Tonight when I was practicing I had the thought, “I’m going to gently move into the part of me that is god.” So, theoretically, one of the things that is not true about that statement is that only a ‘part’ of me is god… what does that make the other parts?
I am here to accept responsibility for my own desires, irrespective of the judgment that even I place on them.
My goal in life is to feel connected, be authentic, be totally receptive to the wildest gifts of the universe and experiences on earth. I strive to live a life that is meaningful to me -a life that doesn’t procrastinate or deny the desires in my heart. No exceptions. No excuses.
I am my best answer and, like any seeker, ultimately my only question. Nobody knows better than me what I need and what truly makes me alive in this world.
The goal is to be true to myself. The compass is deep listening and receptivity to grace. For now, the path is yoga. The goal of this path is freedom. I’m seeking the freedom to be true to myself. I’m discovering to an ever greater degree that I am the only thing that shackles me. I continue on this path because it has enabled me to morph iron shackles into cheap fuzzy hand cuffs - the kind that are really easy to get out of when you want to. Silly as it is, I still wear the cuffs sometimes. Honestly, in some areas it’s simply more comfortable not accepting accountability for my life.
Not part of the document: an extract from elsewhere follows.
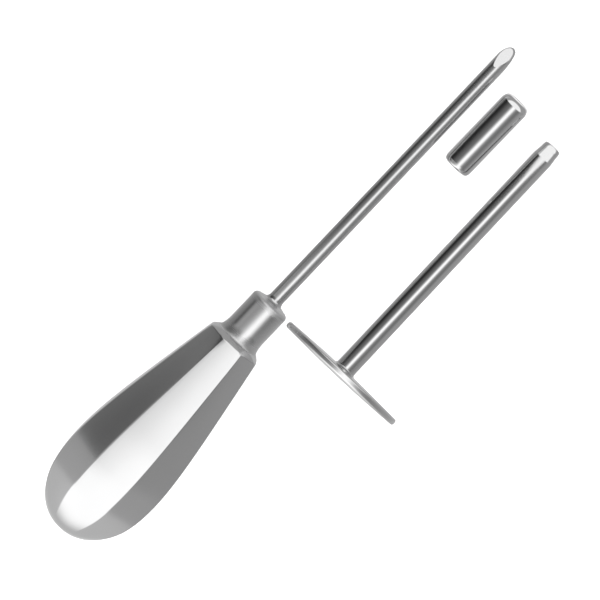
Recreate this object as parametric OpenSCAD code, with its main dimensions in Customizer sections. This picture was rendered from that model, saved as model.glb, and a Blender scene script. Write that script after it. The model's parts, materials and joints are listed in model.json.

I want to feel differently about that, but just don’t entirely yet.
I enjoy my path immensely. I practice, read, and discuss it obsessively. On this path I’m told abhyasa (constant and determined practice) with absolute faith is necessary to achieve the goal. This is the first place where I wonder if I can achieve the goal of this path. If this stuff stops working for me I will leave it. I’m not going to force something that isn’t natural. I’ve been at it for 5 years now. So far my life has substantially and consistently improved. The deeper and more committed I become the deeper and richer the rewards have been. I anticipate more of the same, but if that’s not the case I lack the faith to trudge a path that stops being rewarding.